Richard Sherman, in a video for the Players Tribune, offered poignant but matter-of-fact thoughts about the relationship between NFL management and players, bluntly saying that “They are gonna use us up.”
Sherman pointed out the hypocrisy of how the league is constantly touting its new player safety protocols, but left Cam Newton out there without receiving a concussion test after multiple blows to the head in the season opener against the Broncos.
“It’s hard to stress player safety in such a violent game,” he said. “Because, at the end of the day, ratings sell, people wanna buy tickets, people are gonna come to games regardless. Now, does the league care when Cam Newton gets hit in the face five times, and pretty much knocked out of the game, and they have all these spotters and people who watch the game specifically for these reasons and you see the guy on his hands and knees shaking his head and he just took a shot to the face?”
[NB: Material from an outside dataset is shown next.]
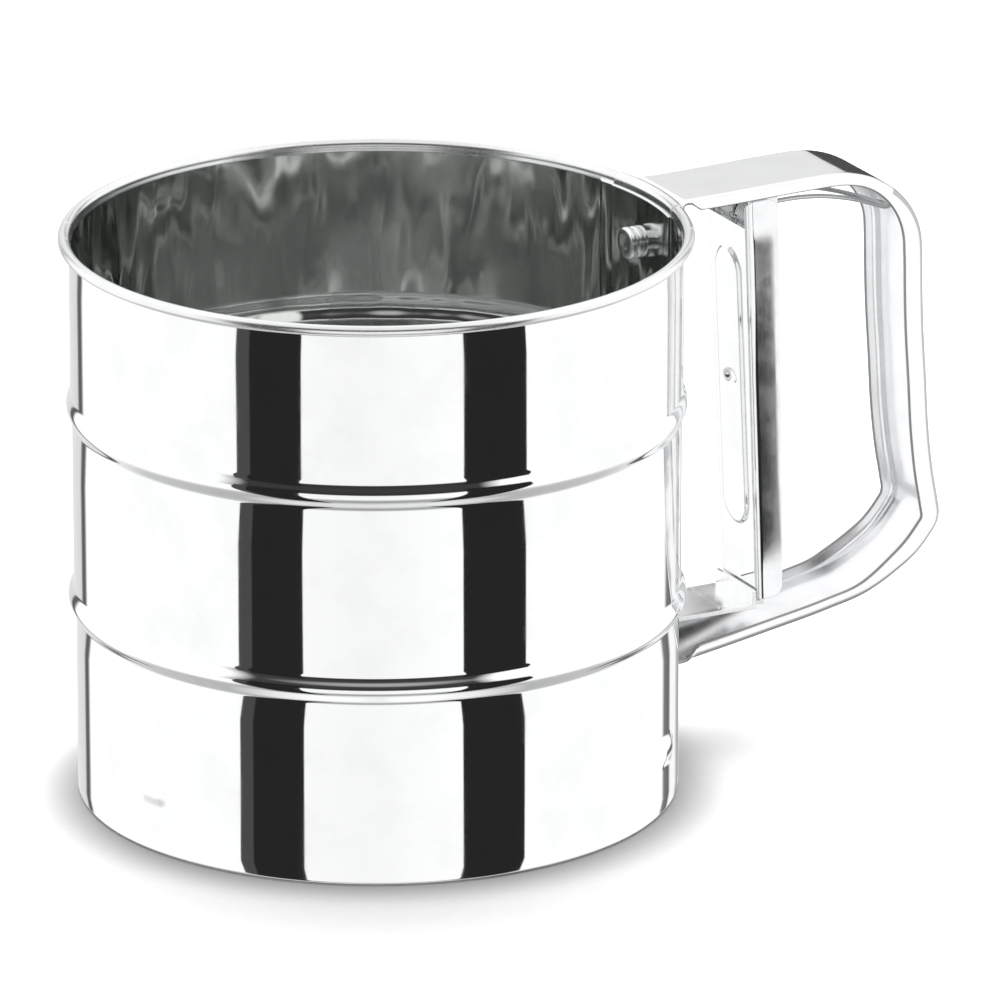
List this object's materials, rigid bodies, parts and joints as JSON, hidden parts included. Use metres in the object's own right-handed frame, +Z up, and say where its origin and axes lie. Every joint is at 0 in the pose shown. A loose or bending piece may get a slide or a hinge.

“And they’re saying they didn’t see any indications that he needed to come out of the game,” Sherman continued. “If you take the reigning MVP out of the game in the last couple minutes, with the game on the line, he’d be frustrated. The fans would be frustrated. But, it would be in line with what you said — what you want to see in terms of player safety — but you didn’t because you didn’t want to affect the ratings or the game. They’re a bottom-line business.”
Sherman analogized NFL players and owners to the relationship an owner has with a race car. “You have to keep the car running at a high level if you want to to make money, if you want to win races, if you want to do the things that make you successful that gain you notoriety,” he said. “So I think the same is true in football. They have to do enough to keep the players in good enough shape to go out there and perform. That’s the degree they care.”
Sherman pledged that he will be involved with the Union and informed about bargaining matters, which is something that was also said by Aaron Rodgers recently. If star players get up there at the negotiating table, the NFLPA will have more leverage in the next round of collective bargaining talks.